When a Treasury bond auction is not successful, the Federal Reserve steps in and buys the bonds.  It pays for the bonds by creating demand-deposit accounts for the Treasury.  Thus, the money supply increases by the amount of the Fed’s bond purchase.

Currently, the U.S. money supply is about $1.4 trillion as measured by M1 (the total amount of currency in circulation, plus checkable deposits, plus travelers’ checks) as of April 2008.  If the 2009 budget deficit is monetized, the U.S. money supply will double in one year.  If the 2010 deficit is monetized, the U.S. money supply will have tripled in two years.

Despite double-digit unemployment and falling real-estate and equity prices, this means inflation.  Our foreign creditors, on whom we are dependent, will cease to extend credit.  The United States, an import-dependent economy, will not be able to pay for her imports.

Shortages will appear, which will aggravate the inflation.  Fuel deliveries will be disrupted, and grocery stores will at times have empty shelves.

The next step could be that wholesalers would sell to people who have gold and silver, bypassing retail stores, unless the retail stores follow suit and sell to customers who have gold and silver instead of depreciating paper.

Fear and unrest would grow.

The U.S. military, which could not successfully occupy Baghdad, would not be able to occupy the United States.

If Roosevelt had not destroyed the gold basis of the U.S. dollar, we would not be facing these horrors.

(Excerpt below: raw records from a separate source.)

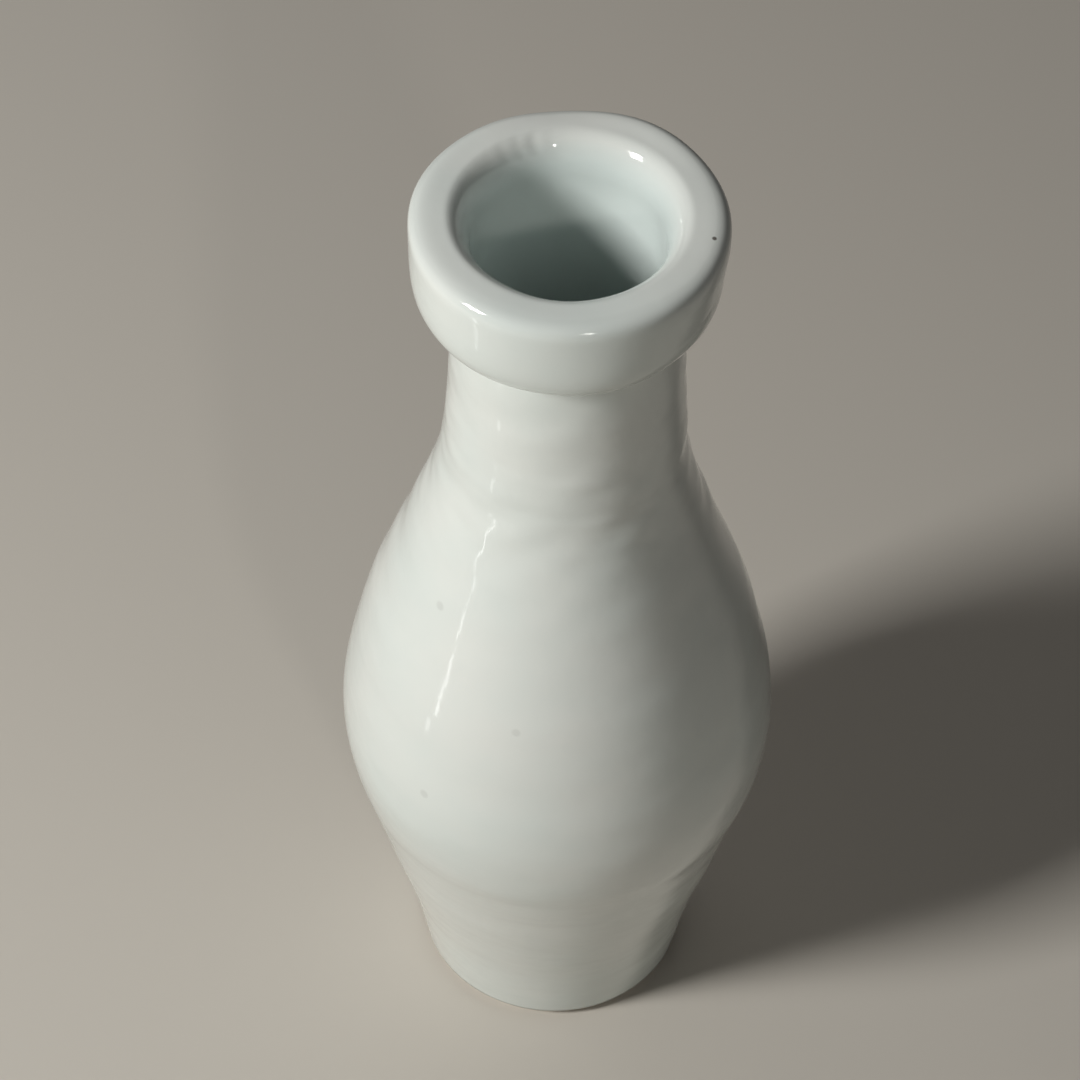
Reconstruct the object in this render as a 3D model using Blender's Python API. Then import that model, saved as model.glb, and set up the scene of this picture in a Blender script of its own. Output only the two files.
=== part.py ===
"""Wheel-thrown porcelain sake bottle: one fired body under a clear pale glaze.

Metres, +Z up. The origin is the centre of the foot ring's contact face, on the
turning axis. Every node is a surface of revolution about +Z. Glaze and body are
drawn inward from one visible surface, so their thicknesses stay even.
"""

import math

import bpy
from mathutils import Vector

# Driving dimensions of the visible, glazed surface.
HEIGHT = 0.1841
LIP_RADIUS = 0.0240
LIP_CROWN_RADIUS = 0.0187
LIP_SHOULDER_DEPTH = 0.0042
LIP_BAND_DEPTH = 0.0167
LIP_HIDDEN_RADIUS = 0.0148
MOUTH_RADIUS = 0.0148
MOUTH_ROLL_DEPTH = 0.0069
WALL = 0.0038

# Outer outline below the lip as (height, radius), foot to neck.
OUTLINE = (
    (0.0000, 0.0236),
    (0.0170, 0.0265),
    (0.0400, 0.0319),
    (0.0670, 0.0371),
    (0.0910, 0.0332),
    (0.1130, 0.0258),
    (0.1310, 0.0203),
    (0.1470, 0.0187),
    (0.1580, 0.0182),
    (0.1700, 0.0179),
)

# How square the lip's rounded quarters are: 2 is an ellipse, more is squarer.
SHOULDER_SQUARENESS = 4.2
UNDERSIDE_SQUARENESS = 4.3
MOUTH_SQUARENESS = 2.0
FLOOR_SQUARENESS = 2.6
ROUND = 2.0

# Foot and floor.
FOOT_EDGE_ROUND = 0.0008
FOOT_INNER_RADIUS = 0.0180
RECESS_HEIGHT = 0.0042
RECESS_FILLET = 0.0016
FLOOR_HEIGHT = 0.0092
FLOOR_ROUND_HEIGHT = 0.0120

# Layers.
GLAZE = 0.0004
GAP = 0.0003
GLAZE_LINE = 0.0020
BASE_GLAZE_LINE = 0.0018
LINER_TOP_DEPTH = 0.0120

# Fineness of the turned meshes.
SEGMENTS = 32
OUTLINE_STEP = 0.0125
LINER_STEP = 0.0160
QUARTER_STEPS = 5

PORCELAIN = (0.78, 0.77, 0.73)
CLEAR_GLAZE = (0.73, 0.77, 0.73)


def clear_scene():
    for obj in list(bpy.data.objects):
        bpy.data.objects.remove(obj, do_unlink=True)


def material(name, colour, roughness):
    made = bpy.data.materials.new(name)
    made.use_nodes = True
    shader = made.node_tree.nodes["Principled BSDF"]
    shader.inputs["Base Color"].default_value = (*colour, 1.0)
    shader.inputs["Roughness"].default_value = roughness
    shader.inputs["Metallic"].default_value = 0.0
    return made


def outline_slope(index):
    """Change of radius with height at an outline point, from its neighbours."""
    below = OUTLINE[max(index - 1, 0)]
    above = OUTLINE[min(index + 1, len(OUTLINE) - 1)]
    return (above[1] - below[1]) / (above[0] - below[0])


def outer_radius(height):
    """Radius of the visible surface: a cubic through the outline's points."""
    index = 0
    while index < len(OUTLINE) - 2 and height > OUTLINE[index + 1][0]:
        index += 1
    (low, low_radius), (high, high_radius) = OUTLINE[index], OUTLINE[index + 1]
    span = high - low
    t = (height - low) / span
    return (
        low_radius * (1 + 2 * t) * (1 - t) ** 2
        + high_radius * (3 - 2 * t) * t**2
        + outline_slope(index) * span * t * (1 - t) ** 2
        - outline_slope(index + 1) * span * (1 - t) * t**2
    )


def quarter(centre, radial, vertical, squareness, steps=QUARTER_STEPS):
    """Superellipse quarter from its vertical end, at centre radius, to its radial end."""
    points = []
    for step in range(steps + 1):
        angle = math.pi / 2 * (1 - step / steps)
        out = math.cos(angle) ** (2 / squareness) if step else 0.0
        rise = math.sin(angle) ** (2 / squareness) if step < steps else 0.0
        points.append((centre[0] + radial * out, centre[1] + vertical * rise))
    return points


def heights_between(top, bottom, step):
    """Heights going down from top to bottom, both left out, about a step apart."""
    count = max(round((top - bottom) / step), 2)
    return [top - (top - bottom) * i / count for i in range(1, count)]


def inside():
    """Visible surface inside: centre of the floor, up the wall, to the mouth roll."""
    wall_foot = FLOOR_HEIGHT + FLOOR_ROUND_HEIGHT
    floor_radius = outer_radius(wall_foot) - WALL
    floor = quarter((0.0, wall_foot), floor_radius, -FLOOR_ROUND_HEIGHT, FLOOR_SQUARENESS)
    roll_foot = HEIGHT - MOUTH_ROLL_DEPTH
    neck_top = HEIGHT - LIP_BAND_DEPTH
    wall = [
        (outer_radius(height) - WALL, height)
        for height in reversed(heights_between(neck_top, wall_foot, LINER_STEP))
    ]
    top = [
        (outer_radius(neck_top) - WALL, neck_top),
        (MOUTH_RADIUS, HEIGHT - LINER_TOP_DEPTH),
        (MOUTH_RADIUS, roll_foot),
    ]
    return floor + wall + top


def lip():
    """Visible surface over the lip, from the mouth roll's crown down to the neck."""
    roll = quarter(
        (LIP_CROWN_RADIUS, HEIGHT - MOUTH_ROLL_DEPTH),
        MOUTH_RADIUS - LIP_CROWN_RADIUS,
        MOUTH_ROLL_DEPTH,
        MOUTH_SQUARENESS,
    )
    shoulder = quarter(
        (LIP_CROWN_RADIUS, HEIGHT - LIP_SHOULDER_DEPTH),
        LIP_RADIUS - LIP_CROWN_RADIUS,
        LIP_SHOULDER_DEPTH,
        SHOULDER_SQUARENESS,
    )
    underside = quarter(
        (LIP_HIDDEN_RADIUS, HEIGHT - LIP_SHOULDER_DEPTH),
        LIP_RADIUS - LIP_HIDDEN_RADIUS,
        LIP_SHOULDER_DEPTH - LIP_BAND_DEPTH,
        UNDERSIDE_SQUARENESS,
    )
    crease = (outer_radius(HEIGHT - LIP_BAND_DEPTH), HEIGHT - LIP_BAND_DEPTH)
    under = [point for point in reversed(underside) if point[0] > crease[0] + 2 * GAP]
    return list(reversed(roll))[1:] + shoulder[1:] + under[1:] + [crease]


def outside():
    """Visible surface from just under the lip down to just above the foot's edge."""
    neck_top = HEIGHT - LIP_BAND_DEPTH
    heights = heights_between(neck_top, GLAZE_LINE, OUTLINE_STEP) + [GLAZE_LINE]
    return [(outer_radius(height), height) for height in heights]


def offset(points, distance):
    """The polyline moved into the material, which lies on its right-hand side."""
    moved = []
    for index, point in enumerate(points):
        before = Vector(points[max(index - 1, 0)])
        here = Vector(point)
        after = Vector(points[min(index + 1, len(points) - 1)])
        along_in = (here - before).normalized() if index else (after - here).normalized()
        along_out = (after - here).normalized() if index < len(points) - 1 else along_in
        normal_in = Vector((along_in.y, -along_in.x))
        normal_out = Vector((along_out.y, -along_out.x))
        middle = (normal_in + normal_out).normalized()
        shift = middle * distance / max(middle.dot(normal_in), 0.5)
        radius = 0.0 if point[0] == 0.0 else here.x + shift.x
        moved.append((radius, here.y + shift.y))
    return moved


def back(points):
    """The hidden face of a glaze coat, running the other way to its visible face."""
    return list(reversed(offset(points, GLAZE)))


def turned(name, section, closed, surface):
    """A node made by turning a section about +Z. The section runs down its outer side."""
    mesh = bpy.data.meshes.new(name)
    vertices = [(radius, 0.0, height) for radius, height in section]
    edges = [(i, i + 1) for i in range(len(section) - 1)]
    if closed:
        edges.append((len(section) - 1, 0))
    mesh.from_pydata(vertices, edges, [])
    obj = bpy.data.objects.new(name, mesh)
    bpy.context.scene.collection.objects.link(obj)
    screw = obj.modifiers.new("Turning", "SCREW")
    screw.axis = "Z"
    screw.angle = 2 * math.pi
    screw.steps = SEGMENTS
    screw.render_steps = SEGMENTS
    screw.use_smooth_shade = True
    screw.use_merge_vertices = True
    screw.merge_threshold = 0.00002
    mesh.materials.append(surface)
    return obj


def recess():
    """Visible surface of the hollow under the foot, from its wall up to its centre."""
    corner = quarter(
        (FOOT_INNER_RADIUS - RECESS_FILLET, RECESS_HEIGHT - RECESS_FILLET),
        RECESS_FILLET,
        RECESS_FILLET,
        ROUND,
        steps=3,
    )
    return [(FOOT_INNER_RADIUS, BASE_GLAZE_LINE)] + list(reversed(corner)) + [(0.0, RECESS_HEIGHT)]


def make_body():
    depth = GLAZE + GAP
    coated = offset(inside() + lip() + outside(), depth)
    foot_outer = coated[-1][0] - outer_radius(GLAZE_LINE) + outer_radius(0.0)
    edge = quarter(
        (foot_outer - FOOT_EDGE_ROUND, FOOT_EDGE_ROUND),
        FOOT_EDGE_ROUND,
        -FOOT_EDGE_ROUND,
        ROUND,
        steps=2,
    )
    hollow = offset(recess(), depth)
    hollow_wall = hollow[0][0]
    inner_edge = [(hollow_wall + FOOT_EDGE_ROUND / 2, 0.0), (hollow_wall, FOOT_EDGE_ROUND / 2)]
    section = coated + list(reversed(edge)) + inner_edge + hollow
    return turned("porcelain_body", section, False, material("porcelain", PORCELAIN, 0.6))


def make_glazes():
    surface = material("clear_glaze", CLEAR_GLAZE, 0.12)
    inner = inside()
    joint = len(inner) - 2  # the point where the poured and the dipped coats meet
    liner = inner[:joint] + [(inner[joint][0], inner[joint][1] - GAP)]
    turned("liner_glaze", liner + back(liner), False, surface)
    outer = inner[joint:] + lip() + outside()
    turned("outer_glaze", outer + back(outer), True, surface)
    turned("base_glaze", back(recess()) + recess(), False, surface)


clear_scene()
make_body()
make_glazes()
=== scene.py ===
"""Looks of the wheel-thrown porcelain sake bottle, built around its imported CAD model.

Metres, +Z up, in the CAD model's frame. The visible glaze is one fine turned skin with
throwing rings, finger waves and an uneven lip. The bare porcelain shows on the foot ring.
Angles round the bottle are measured from +X towards +Y, so the front is at -90 degrees.
"""

import math

import bpy
import numpy as np
from mathutils import Matrix, Vector


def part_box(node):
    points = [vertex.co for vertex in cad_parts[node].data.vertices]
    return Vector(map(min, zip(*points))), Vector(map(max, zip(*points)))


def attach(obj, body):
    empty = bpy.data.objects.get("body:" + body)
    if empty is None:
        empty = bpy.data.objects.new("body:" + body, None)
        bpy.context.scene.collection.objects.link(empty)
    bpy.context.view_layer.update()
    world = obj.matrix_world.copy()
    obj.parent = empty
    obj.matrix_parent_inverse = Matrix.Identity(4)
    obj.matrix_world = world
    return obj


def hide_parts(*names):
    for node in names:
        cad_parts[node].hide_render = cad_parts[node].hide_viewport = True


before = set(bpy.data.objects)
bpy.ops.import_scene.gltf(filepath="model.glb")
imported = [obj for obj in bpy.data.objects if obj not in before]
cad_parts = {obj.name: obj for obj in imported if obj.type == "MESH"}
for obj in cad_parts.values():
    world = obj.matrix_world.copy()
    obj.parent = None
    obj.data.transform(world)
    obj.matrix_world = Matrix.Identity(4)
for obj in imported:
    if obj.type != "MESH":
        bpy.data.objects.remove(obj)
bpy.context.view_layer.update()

MM = 0.001

# Sizes from the frame.
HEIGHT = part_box("outer_glaze")[1].z
GLAZE_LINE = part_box("outer_glaze")[0].z
BASE_GLAZE_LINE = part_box("base_glaze")[0].z

# Sizes of the turned form, as the CAD model has them. The outline is (height, radius).
LIP_RADIUS = 0.0240
LIP_CROWN_RADIUS = 0.0187
LIP_SHOULDER_DEPTH = 0.0042
LIP_BAND_DEPTH = 0.0167
LIP_HIDDEN_RADIUS = 0.0148
MOUTH_RADIUS = 0.0148
MOUTH_ROLL_DEPTH = 0.0069
WALL = 0.0038
OUTLINE = (
    (0.0000, 0.0236),
    (0.0170, 0.0265),
    (0.0400, 0.0319),
    (0.0670, 0.0371),
    (0.0910, 0.0332),
    (0.1130, 0.0258),
    (0.1310, 0.0203),
    (0.1470, 0.0187),
    (0.1580, 0.0182),
    (0.1700, 0.0179),
)
FLOOR_HEIGHT = 0.0092
FLOOR_ROUND_HEIGHT = 0.0120
FOOT_INNER_RADIUS = 0.0180
RECESS_HEIGHT = 0.0042
RECESS_FILLET = 0.0016
NECK_TOP = HEIGHT - LIP_BAND_DEPTH

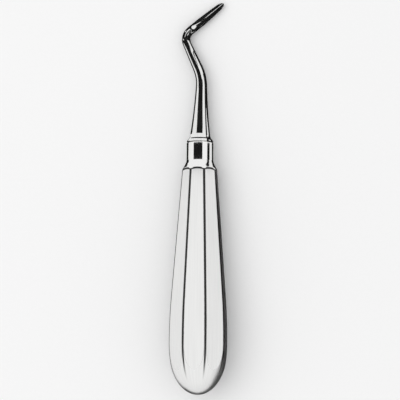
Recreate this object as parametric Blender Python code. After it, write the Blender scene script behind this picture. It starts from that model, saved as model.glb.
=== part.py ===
"""Apical elevator: a bent gouge blade on a tapering shank, set in a hollow eight-sided handle.

The instrument is drawn along its own axis: +Y runs from the butt to the tip, +Z leaves the
facet that faces up, and stations are distances from the butt. An empty then lays it down on
the facet opposite, so that this flat is level at Z = 0 with its middle at the origin.
"""

import math

import bmesh
import bpy
from mathutils import Matrix, Vector

MM = 0.001

# Grip, at the handle's axis
GRIP_ACROSS_FLATS = 21.1 * MM
CORNER_EASE = 0.13 * MM
BUTT_DEPTH = 19.9 * MM
BUTT_FULLNESS = 2.25
FLAT_RUNOUT_LENGTH = 27.3 * MM
SWELL_LENGTH = 17.5 * MM
FACET_LENGTH = 47.2 * MM
FACET_TAPER = math.radians(4.21)

# Neck and collar
NECK_ROUND_LENGTH = 1.8 * MM
NECK_ROUND_BULGE = 0.14 * MM
COVE_SHARE = 0.67
COVE_LENGTH = 2.7 * MM
COVE_HOLLOW = 0.11 * MM
COLLAR_DIAMETER = 10.1 * MM
COLLAR_LENGTH = 6.9 * MM
COLLAR_EDGE = 0.15 * MM

# Hollow of the handle, and the tang in its bore
HANDLE_WALL = 1.2 * MM
BORE_LENGTH = 12.0 * MM
TANG_DIAMETER = 6.0 * MM
TANG_LENGTH = 16.0 * MM
TANG_CHAMFER = 0.5 * MM
FIT_CLEARANCE = 0.3 * MM

# Shoulder and shank
SHOULDER_ROUND_LENGTH = 1.45 * MM
SHOULDER_ROUND_BULGE = 0.10 * MM
SHOULDER_ROUND_SHARE = 0.68
SHOULDER_COVE_LENGTH = 1.6 * MM
SHOULDER_COVE_HOLLOW = 0.09 * MM
SHANK_ROOT_DIAMETER = 7.5 * MM
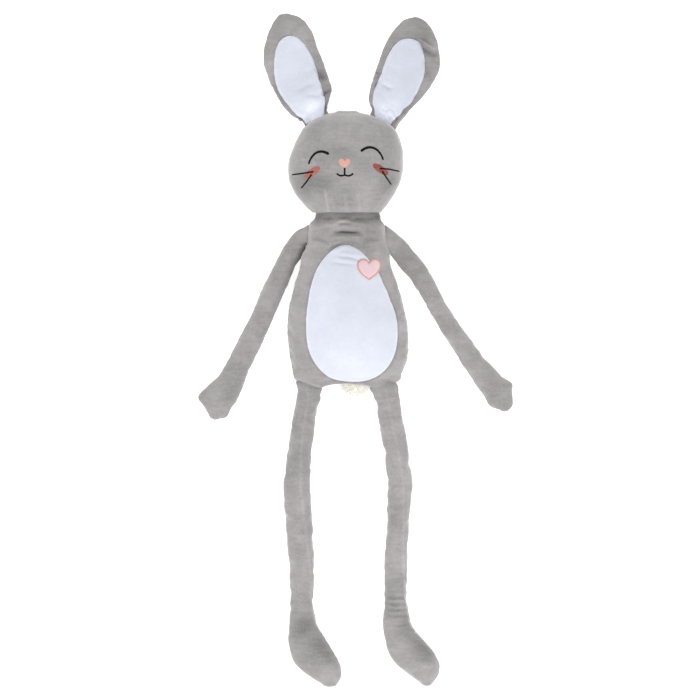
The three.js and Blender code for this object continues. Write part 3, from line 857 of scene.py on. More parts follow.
FLOAT, COLOUR = "NodeSocketFloat", "NodeSocketColor"
# The last input carries the painted light and shade from each cloth's points.
pile_group, pile_in, pile_out = effect_group(
    "plush_pile",
    [("Colour", COLOUR, (0.5, 0.5, 0.5, 1)), ("Brushing", FLOAT, 0.1), ("Speckle", FLOAT, 0.1),
     ("Ribs", FLOAT, 0.1), ("Brushed", FLOAT, 0.0)],
    [("Colour", COLOUR), ("Height", FLOAT), ("Roughness", FLOAT)],
)
place = pile_group.nodes.new("ShaderNodeTexCoord").outputs["Object"]
wide = noise(pile_group, place, 16, 2, 0.45, 0.7)
small = noise(pile_group, place, 75, 3, 0.6, 0.9)
fibres = noise(pile_group, place, 900, 2, 0.6)
clumps = noise(pile_group, place, 330, 2, 0.5)
wide_share, small_share = math_node(pile_group, "MULTIPLY", wide, 1.3), math_node(pile_group, "MULTIPLY", small, 0.7)
patches = math_node(pile_group, "ADD", wide_share, small_share)
lean = math_node(pile_group, "MULTIPLY", math_node(pile_group, "SUBTRACT", patches, 1.0), pile_in.outputs["Brushing"])
grains = math_node(pile_group, "ADD", fibres, math_node(pile_group, "MULTIPLY", clumps, 1.6))
grains = math_node(pile_group, "SUBTRACT", grains, 1.3)
grit = math_node(pile_group, "MULTIPLY", grains, pile_in.outputs["Speckle"])
ribs = pile_group.nodes.new("ShaderNodeMapping")
ribs.inputs["Scale"].default_value = (0.16, 1.0, 0.3)
join(pile_group, place, ribs.inputs["Vector"])
rib = noise(pile_group, ribs.outputs["Vector"], 260, 2, 0.55, 0.6)
rib_shade = math_node(pile_group, "MULTIPLY", math_node(pile_group, "SUBTRACT", rib, 0.5), pile_in.outputs["Ribs"])
# Painted light and shade from each cloth's points, lighter or darker, broken up a little by the small patches.
painted_shading_value = math_node(pile_group, "MULTIPLY", pile_in.outputs["Brushed"], math_node(pile_group, "ADD", small, 0.5))
value = math_node(pile_group, "ADD", math_node(pile_group, "ADD", lean, grit), 1.0)
value = math_node(pile_group, "ADD", value, math_node(pile_group, "ADD", rib_shade, painted_shading_value))
tint = pile_group.nodes.new("ShaderNodeHueSaturation")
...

Once the Romans debased their currency, they were finished.  I have a “silver” denarius from the later empire period.  Essentially, it is lead.

But even the Roman lead is worth more than the paper that will be printed to finance the U.S. government’s annual budgets for 2009 and 2010, which are 50 percent in the red.

In one lifetime the United States will have passed from superpower to Third World beggar.  An amazing compression of history.  The fall of Rome took centuries.